Figure 18.7 illustrates the fibred network ensembles. The overall model takes the most general knowledge representation ensemble of Fig. 18.5 and allows a number of such ensembles to be combined at different levels of abstraction through fibring. Relations between concepts at level n may be generalised to level n + 1 with the use of metalevel networks. Abstract concepts at level n may be specialised (or instantiated) at level n − 1 with the use of a fibring function. Knowledge evolution through time occurs at each level. Alternative outcomes, possible worlds and the nonmonotonic reasoning process of multiple interacting agents can be modelled at each level. Learning can take place inside each modular network or across networks in the ensemble.

Fig. 18.7
figure 7_18

Fibred network ensembles: structured learning and knowledge representation

The question of how the human mind integrates reasoning and learning capacities is only starting to be answered (Gabbay and Woods 2005; Stenning and van Lambalgen 2008). We argue that the prospects are better if we investigate the connectionist processes of the brain together with the logical processes of symbolic computation, and not as two isolated paradigms. The framework of fibred network ensembles is expressive and tractable to address most current applications. Further development of the framework includes testing in controlled cognitive tasks.

The challenges for neural-symbolic cognitive computation today emerge from the goal of effective integration, expressive reasoning and robust learning. While adding reasoning capabilities to neural models, one cannot afford to lose learning performance. This means that one cannot depart from the key idea that neural networks are composed of simple processing units organised in a massively parallel architecture (i.e. one should not allow some clever neuron to perform complex symbol processing). It seems that learning is most effective at the propositional level, while some higher-level reasoning is useful at the first-order level. Computationally, the challenges are associated with the more practical aspects of the application of neural-symbolic cognitive systems in areas such as fault diagnosis, robotics, simulation and the semantic web. These challenges include the effective computation of logical models, the efficient extraction of comprehensible knowledge and, ultimately, the striking of the right balance between tractability and expressiveness. The reader is referred to d’Avila Garcez and Hitzler (2009) for a number of recent papers dealing with some of these challenges, including some real applications on multi-modal processing, simulation and defense.
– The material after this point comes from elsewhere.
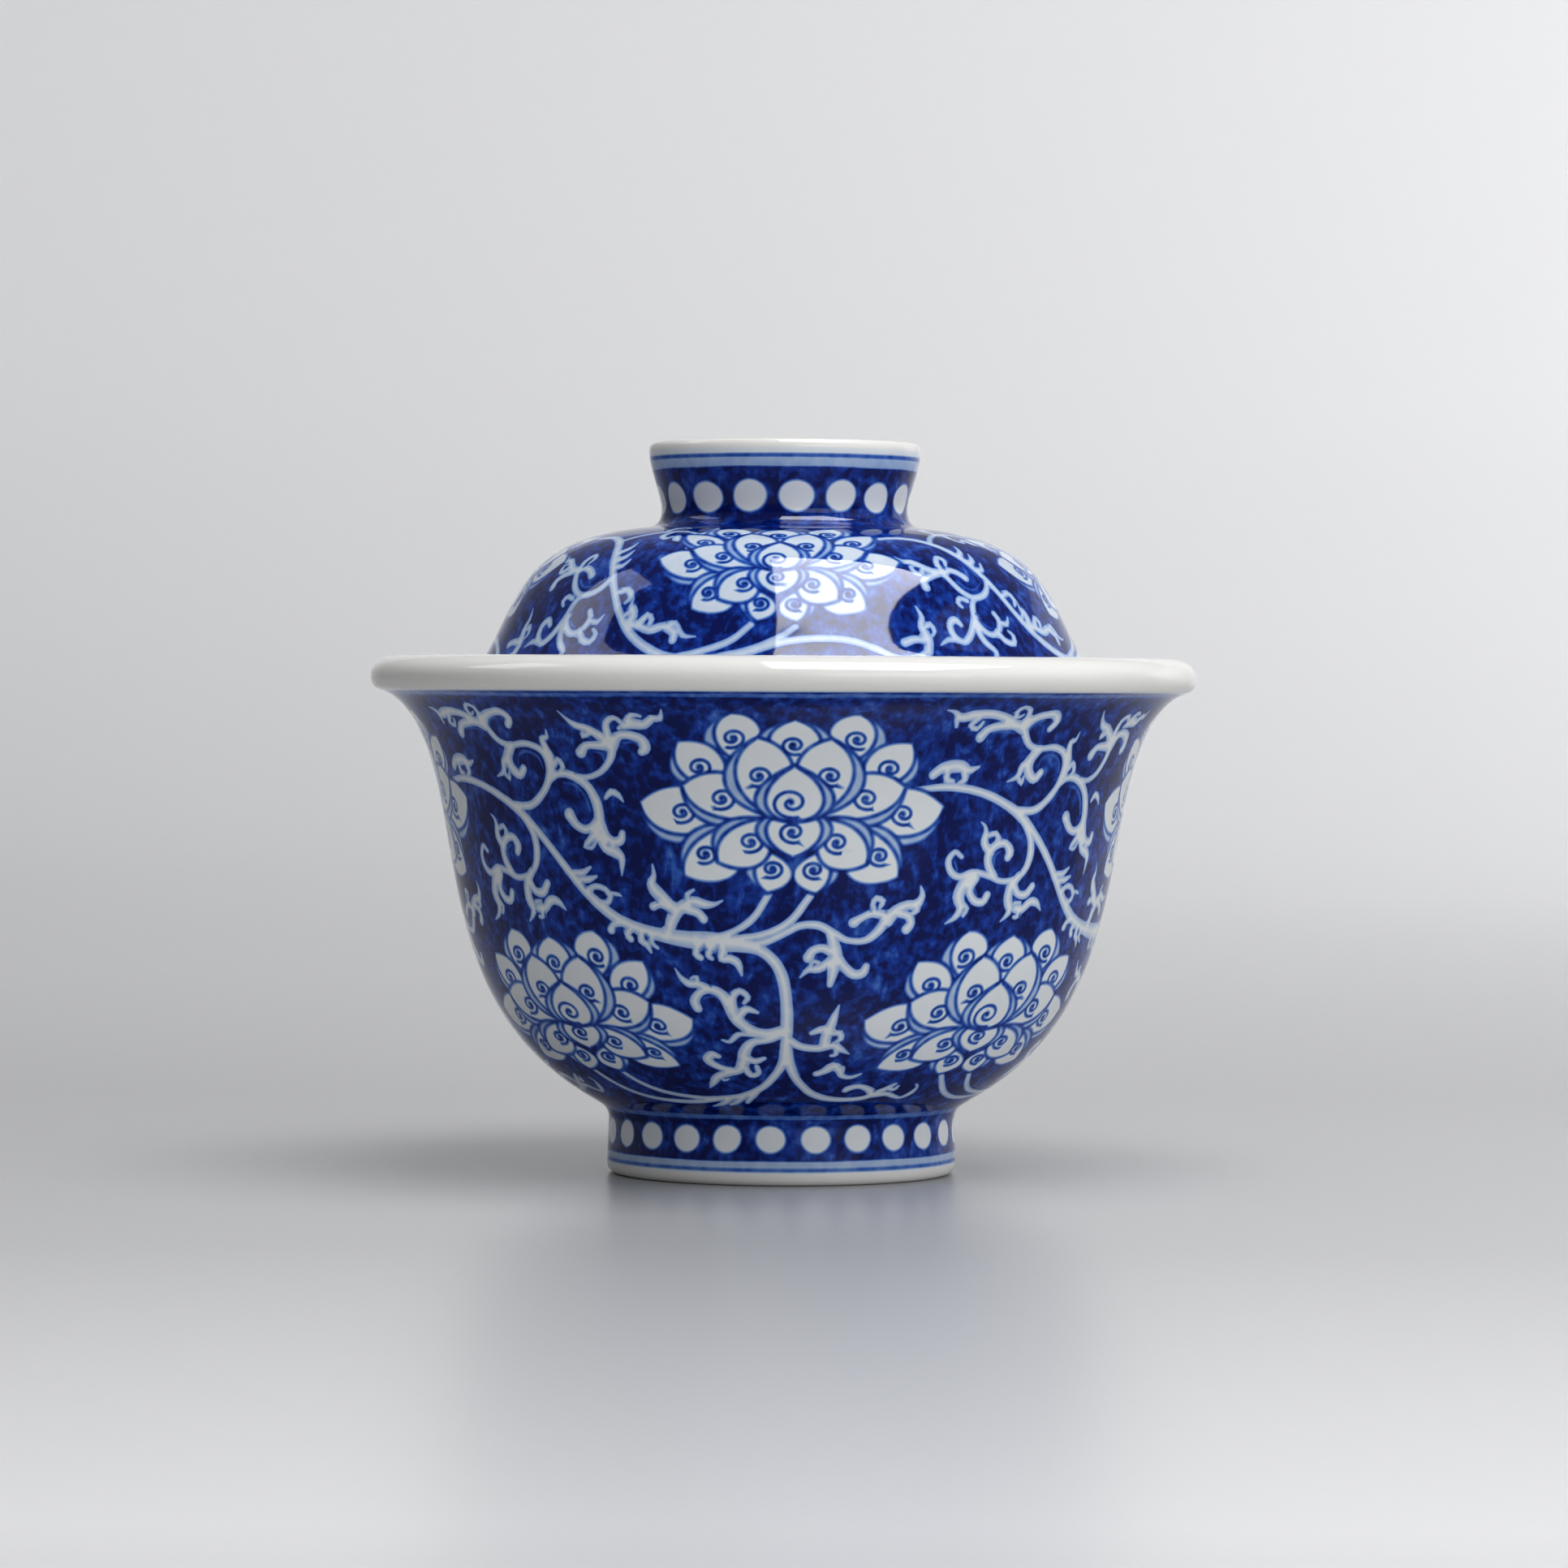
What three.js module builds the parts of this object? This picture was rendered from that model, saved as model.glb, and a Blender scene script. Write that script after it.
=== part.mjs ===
// A covered tea bowl (gaiwan) in glazed porcelain: a flared bowl and the loose lid that sits in its mouth.
// Millimetres, +Z up. The origin is the centre of the ring that the bowl stands on.
// Each piece is one turned body, so each is one closed profile, spun round Z.

import * as THREE from 'three';

// Driving dimensions.
const MOUTH_RADIUS = 52.0;         // widest point of the rolled lip
const LIP_TOP = 65.0;              // height of the lip
const BELLY_RADIUS = 41.9;         // outside, where the belly turns into the flare
const BELLY_TOP = 40.3;
const FOOT_RADIUS = 22.0;
const FOOT_HEIGHT = 6.9;
const FOOT_RING_WIDTH = 2.4;       // the flat, bare ring that touches the table
const RECESS_CEILING = 6.2;        // height of the underside inside the foot ring
const FLOOR = 10.0;                // height of the floor inside the bowl
const WALL = 2.4;                  // porcelain thickness of the wall

const LID_EDGE_RADIUS = 44.4;
const LID_EDGE_HEIGHT = 61.2;      // the lid's edge lies inside the flare, below the lip
const LID_WALL = 2.2;
const DOME_TOP = 81.2;             // where the dome meets the knob
const DOME_INSIDE_TOP = 79.0;
const KNOB_RADIUS = 17.1;          // the knob is an open ring that flares upwards
const KNOB_WAIST_RADIUS = 15.5;
const KNOB_WALL = 2.3;
const KNOB_TOP = 91.9;             // the overall height
const KNOB_FLOOR = 81.8;           // floor of the hollow inside the knob

const TURNS = 56;                  // flat strips round each piece

// A profile is drawn as [radius, height] pairs. It starts and ends on the axis.
class Profile {
  constructor(radius, height) {
    this.points = [new THREE.Vector2(radius, height)];
  }

  line(radius, height) {
    this.points.push(new THREE.Vector2(radius, height));
    return this;
  }

  // A smooth stretch to `end`, pulled by two handles, in `steps` straight steps.
  bend(steps, handle1, handle2, end) {
    const start = this.points[this.points.length - 1];
    const curve = new THREE.CubicBezierCurve(
      start,
      new THREE.Vector2(...handle1),
      new THREE.Vector2(...handle2),
      new THREE.Vector2(...end),
    );
    this.points.push(...curve.getPoints(steps).slice(1));
    return this;
  }

  turn() {
    const geometry = new THREE.LatheGeometry(this.points, TURNS);
    geometry.rotateX(Math.PI / 2);
    return geometry;
  }
}

function piece(name, profile, colour) {
  const glaze = new THREE.MeshStandardMaterial({ color: colour, roughness: 0.12, metalness: 0.0 });
  const mesh = new THREE.Mesh(profile.turn(), glaze);
  mesh.name = name;
  return mesh;
}

function bowl() {
  const ringInside = FOOT_RADIUS - 1.2 - FOOT_RING_WIDTH;
  const bellyInside = BELLY_RADIUS - WALL;
  const profile = new Profile(0, RECESS_CEILING);
  profile
    .line(14.0, RECESS_CEILING - 0.2)
    .bend(3, [16.2, 6.0], [17.2, 5.6], [ringInside - 0.9, 3.8])
    .line(ringInside - 0.4, 0.5)
    .line(ringInside, 0)
    .line(ringInside + FOOT_RING_WIDTH, 0)
    .bend(3, [21.6, 0.1], [FOOT_RADIUS, 0.6], [FOOT_RADIUS, 1.4])
    .line(FOOT_RADIUS - 0.2, FOOT_HEIGHT)
    .bend(4, [FOOT_RADIUS - 0.2, 8.3], [22.7, 8.75], [24.0, 9.5])
    .bend(7, [37.1, 17.0], [39.7, 28.5], [BELLY_RADIUS, BELLY_TOP])
    .bend(6, [42.9, 45.5], [44.4, 59.1], [50.9, 60.7])
    .bend(2, [51.6, 60.9], [MOUTH_RADIUS, 61.6], [MOUTH_RADIUS, 62.4])
    .bend(4, [MOUTH_RADIUS, 64.0], [50.4, LIP_TOP], [48.5, LIP_TOP])
    .bend(3, [47.0, LIP_TOP], [46.2, 63.5], [45.3, 61.9])
    .bend(4, [43.3, 58.3], [41.0, 49.0], [bellyInside, BELLY_TOP])
    .bend(8, [36.5, 20.0], [30.0, FLOOR], [0, FLOOR]);
  return piece('bowl', profile, 0x2a459c);
}

function lid() {
  const knobInside = KNOB_RADIUS - KNOB_WALL;
  const shoulderInside = 37.0 - LID_WALL * 0.9;
  const edgeBottom = LID_EDGE_HEIGHT - 1.0;
  const profile = new Profile(0, DOME_INSIDE_TOP);
  profile
    .bend(8, [30.0, DOME_INSIDE_TOP], [30.9, 73.2], [shoulderInside, 65.0])
    .bend(4, [36.4, 62.2], [38.4, 60.5], [41.8, edgeBottom])
    .line(43.4, edgeBottom)
    .bend(3, [44.0, edgeBottom], [LID_EDGE_RADIUS, edgeBottom + 0.5], [LID_EDGE_RADIUS, LID_EDGE_HEIGHT])
    .bend(3, [LID_EDGE_RADIUS, 61.9], [43.9, 62.2], [43.0, 62.3])
    .bend(4, [40.6, 62.5], [38.5, 63.0], [37.0, 66.0])
    .bend(8, [32.9, 74.2], [31.5, 79.9], [17.5, DOME_TOP])
    .bend(3, [16.2, 81.35], [KNOB_WAIST_RADIUS, 82.0], [KNOB_WAIST_RADIUS, 83.4])
    .bend(4, [KNOB_WAIST_RADIUS, 85.2], [KNOB_RADIUS, 88.6], [KNOB_RADIUS, 90.8])
    .bend(2, [KNOB_RADIUS, 91.5], [16.8, KNOB_TOP], [16.3, KNOB_TOP])
    .line(15.5, KNOB_TOP)
    .bend(2, [15.1, KNOB_TOP], [knobInside, 91.5], [knobInside, 90.9])
    .bend(3, [knobInside, 88.5], [13.1, 86.0], [13.0, 83.8])
    .bend(3, [12.9, 82.4], [11.6, KNOB_FLOOR], [10.0, KNOB_FLOOR])
    .line(0, KNOB_FLOOR);
  return piece('lid', profile, 0x3350a8);
}

const group = new THREE.Group();
group.add(bowl(), lid());

export default group;
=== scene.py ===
"""A covered tea bowl (gaiwan) in blue-and-white porcelain, in a plain studio.

The ware is fired white porcelain. Its cobalt painting lies in thin skins of glaze on the outside of
the bowl and of the lid. Each skin is drawn flat, as if the ware were unrolled, and is then wrapped
round the ware. In the flat drawing a point is (u, s) in millimetres: u runs round the ware and s
runs up the outside of its profile. Whiteness is 0 in the cobalt ground and 1 on bare white glaze.
"""

import math

import bpy
import numpy as np
from mathutils import Matrix, Vector
from mathutils.geometry import delaunay_2d_cdt


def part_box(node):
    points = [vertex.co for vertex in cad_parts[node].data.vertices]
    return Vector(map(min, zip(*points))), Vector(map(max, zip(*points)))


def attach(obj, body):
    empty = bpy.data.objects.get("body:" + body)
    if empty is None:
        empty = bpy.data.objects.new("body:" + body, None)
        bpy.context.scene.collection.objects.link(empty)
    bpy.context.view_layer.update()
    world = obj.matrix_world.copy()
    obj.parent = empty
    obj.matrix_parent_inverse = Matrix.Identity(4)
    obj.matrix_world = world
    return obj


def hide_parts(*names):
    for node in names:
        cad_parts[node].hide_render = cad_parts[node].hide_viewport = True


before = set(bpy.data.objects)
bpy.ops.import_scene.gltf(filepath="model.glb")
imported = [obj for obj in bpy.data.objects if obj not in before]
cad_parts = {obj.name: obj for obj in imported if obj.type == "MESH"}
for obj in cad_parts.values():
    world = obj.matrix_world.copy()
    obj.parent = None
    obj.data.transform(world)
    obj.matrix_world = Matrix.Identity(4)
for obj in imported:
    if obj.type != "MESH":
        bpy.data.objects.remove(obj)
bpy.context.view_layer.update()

MM = 0.001

# ---- Driving sizes, in millimetres ----

BOWL_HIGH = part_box("bowl")[1] / MM
MOUTH = BOWL_HIGH.x                 # radius of the rolled lip
LIP_TOP = BOWL_HIGH.z
BELLY_RADIUS = 41.9                 # outside, where the belly turns into the flare
BELLY_TOP = 40.3
WALL = 2.4                          # porcelain thickness of the wall
FLOOR = 10.0                        # height of the floor inside the bowl
FOOT_RADIUS = 22.0
FOOT_HEIGHT = 6.9
RECESS_CEILING = 6.2                # height of the underside inside the foot ring

LID_LOW, LID_HIGH = (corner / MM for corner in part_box("lid"))
LID_EDGE = LID_HIGH.x               # radius of the lid's hidden edge
LID_FOOT = LID_LOW.z
DOME_TOP = 81.2                     # where the dome meets the knob
DOME_INSIDE_TOP = 79.0
KNOB_TOP = LID_HIGH.z
KNOB_RADIUS = 17.1                  # the knob is an open ring that flares upwards
KNOB_WAIST = 15.5
KNOB_INSIDE = 14.8
KNOB_FLOOR = 81.8                   # floor of the hollow inside the knob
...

In summary, by paying attention to the developments on either side of the division between the symbolic and the sub-symbolic paradigms, we are getting closer to a unifying theory of cognition, or at least promoting a faster and principled development of the field of AI. This chapter described a family of connectionist nonclassical reasoning systems and hinted at how they may be combined at different levels of abstraction by fibring. We hope it serves not only as a stepping stone towards such a theory to reconcile the symbolic and connectionist approaches, but also as a foundational model for effective reasoning in cognitive computational systems.
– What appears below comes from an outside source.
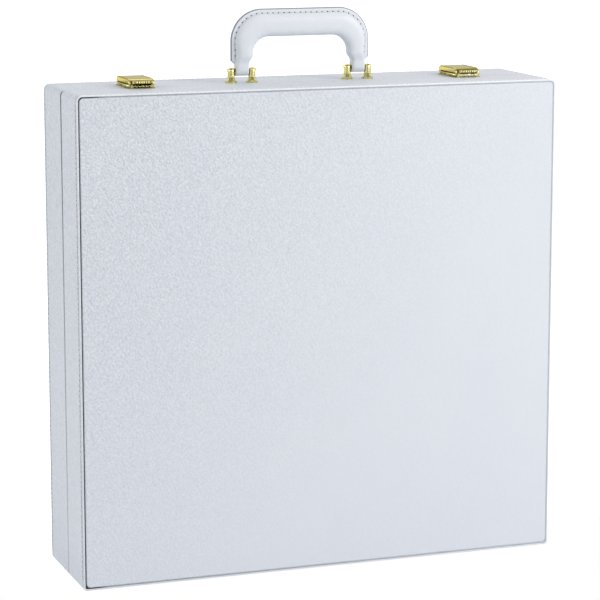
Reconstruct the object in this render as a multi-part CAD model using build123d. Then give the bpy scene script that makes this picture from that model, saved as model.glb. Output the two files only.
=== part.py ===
from build123d import *
import math
import os

# Storage case for chess pieces: two wooden shells covered in leatherette, hinged along one
# edge, with two snap latches and a folding handle on the opposite edge.
# Millimetres. +X is the right of the case, +Y its back, +Z up as it stands on its hinge edge.
# The origin is the centre of the footprint, on the ground.

# Case outside
case_width = 450.0
case_height = 438.0
lid_depth = 52.6
base_depth = 60.6
parting_gap = 0.8
top_corner_radius = 5.5
bottom_corner_radius = 3.5

# Shell walls
wrap_thickness = 1.0
board_thickness = 6.0
face_board_thickness = 3.0
lining_thickness = 0.8
lining_setback = 1.5
rim_setback = 0.4
rim_width = 1.5
rim_round = 0.9
parting_round = 0.6

# Covered panels on the front and back faces
panel_thickness = 2.2
panel_groove = 1.2
panel_corner_radius = 3.6
panel_edge_round = 1.0

# Hinge along the bottom edge
hinge_axis_height = 2.4
barrel_radius = 2.3
hinge_pin_radius = 1.0
hinge_running_clearance = 0.06
hinge_end_margin = 9.0
knuckle_gap = 0.25
knuckle_count = 18
leaf_thickness = 1.0
leaf_width = 14.0
leaf_clearance = 0.3
lid_opening_angle = 110.0
hinge_relief_clearance = 0.4
barrel_pocket_clearance = 0.4
hinge_screw_count = 9
hinge_screw_offset = 9.0
hinge_screw_radius = 1.1
hinge_screw_head_radius = 2.2
hinge_screw_length = 5.4

# Tray in the back shell, for sixteen tall pieces and sixteen pawns
tray_floor_thickness = 3.0
divider_thickness = 3.0
divider_setback = 2.1
tall_cell_height = 108.0
pawn_cell_height = 62.0
tall_cells_per_row = 8
pawn_cells_per_row = 4
divider_edge_round = 0.8

# Padded panel in the lid, which holds the pieces down
lid_pad_setback = 5.1
lid_pad_thickness = 12.0
lid_pad_edge_round = 5.0
lid_pad_gap = 0.3
lid_pad_channel_count = 5
lid_pad_channel_depth = 2.4
lid_pad_channel_width = 7.0
pad_board_thickness = 3.0
batten_width = 14.0

# Handle and its four posts
handle_height = 65.5
handle_thickness = 15.0
leg_spacing = 111.0
leg_width = 20.5
grip_width = 25.0
handle_outer_radius = 29.0
handle_inner_radius = 15.0
handle_edge_round = 6.6
seam_flange_width = 4.5
seam_flange_thickness = 3.2
leg_end_height = 16.5
tongue_width = 12.5
tongue_thickness = 11.0
pivot_height = 11.5
pivot_from_parting = 10.4
core_width = 8.0
core_thickness = 3.0
core_eye_wall = 1.4
bush_radius = 2.3
handle_pin_radius = 1.2
handle_pin_clearance = 0.06
handle_pin_proud = 0.3
post_radius = 3.25
post_flange_radius = 5.2
post_flange_height = 1.2
post_skirt_radius = 4.3
post_waist_radius = 2.8
post_waist_height = 4.4
post_height = 13.6
post_clearance = 0.35
post_screw_radius = 2.0
post_screw_depth = 8.0
post_screw_head_radius = 4.0
post_screw_head_height = 1.6
post_screw_head_clearance = 0.4
post_washer_radius = 5.0

# Latches
latch_from_side = 70.0
latch_width = 23.5
latch_height = 8.2
latch_front_overhang = 15.4
latch_back_reach = 28.0
latch_wall = 1.0
latch_plate_thickness = 0.8
latch_plate_margin = 0.2
latch_pivot_radius = 3.5
latch_cheek_lift = 1.3
latch_front_radius = 5.0
latch_lip_reach = 3.2
latch_lip_width = 18.4
latch_lip_height = 2.4
latch_lip_lift = 4.4
latch_knurl_count = 7
latch_knurl_radius = 0.75
latch_pin_radius = 1.2
latch_pin_clearance = 0.06
lug_width = 1.5
lug_side_gap = 0.9
lug_round = 2.2
skirt_height = 2.6
skirt_length = 6.0
cheek_step_height = 3.2
cheek_step_from_pivot = 12.0
spring_width = 8.0
spring_thickness = 0.6
spring_foot = 8.0
spring_start = 5.0
spring_reach = 14.0
spring_tip_gap = 0.35
keeper_width = 20.8
keeper_height = 3.9
keeper_wall = 1.0
keeper_catch_height = 3.0
keeper_catch_width = 12.0
tongue_gap = 0.25
tongue_wall = 1.0
tongue_lead = 2.4
latch_screw_radius = 1.1
latch_screw_head_radius = 1.9
latch_screw_head_height = 0.5
latch_screw_length = 5.5

# Places worked out from the sizes above
case_depth = lid_depth + parting_gap + base_depth
front_y = -case_depth / 2
back_y = case_depth / 2
lid_parting_y = front_y + lid_depth
base_parting_y = back_y - base_depth
parting_y = (lid_parting_y + base_parting_y) / 2
inner_half_width = case_width / 2 - wrap_thickness - board_thickness
inner_bottom = wrap_thickness + board_thickness
inner_top = case_height - wrap_thickness - board_thickness
hinge_half_length = case_width / 2 - hinge_end_margin
knuckle_length = 2 * hinge_half_length / knuckle_count
hinge_relief = hinge_axis_height * math.tan(math.radians(lid_opening_angle / 2)) + hinge_relief_clearance
pivot_y = parting_y + pivot_from_parting
latch_centres = (latch_from_side - case_width / 2, case_width / 2 - latch_from_side)


# Solids from corner coordinates and flat outlines
def brick(x0, x1, y0, y1, z0, z1):
    return Pos((x0 + x1) / 2, (y0 + y1) / 2, (z0 + z1) / 2) * Box(abs(x1 - x0), abs(y1 - y0), abs(z1 - z0))


def along_y(outline, y0, y1):
    near, far = min(y0, y1), max(y0, y1)
    return extrude(Plane.XZ.offset(-far) * outline, amount=far - near)


def along_x(outline, x0, x1):
    return extrude(Plane.YZ.offset(min(x0, x1)) * outline, amount=abs(x1 - x0))


def upright_rod(x, y, z0, z1, radius):
    return Pos(x, y, (z0 + z1) / 2) * Cylinder(radius, z1 - z0)


def cross_rod(x0, x1, y, z, radius):
    return Pos((x0 + x1) / 2, y, z) * Rot(0, 90, 0) * Cylinder(radius, x1 - x0)


def solids_of(shapes):
    return Compound([solid for shape in shapes for solid in shape.solids()])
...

Human beings are quite extraordinary at performing practical reasoning as they go about their daily business. There are cases where the human computer, slow as it is, is faster than AI systems. Why are we faster? Is it the way we perceive knowledge as opposed to the way we represent it? Do we know immediately which rules to select and apply? We must look for the correct representation in the sense that it mirrors the way we perceive and apply the rules (Gabbay 1998). Ultimately, neural-symbolic cognitive computation is about asking and trying to answer these questions, and about the associated provision of neural-symbolic systems with integrated expressive reasoning and robust learning capabilities.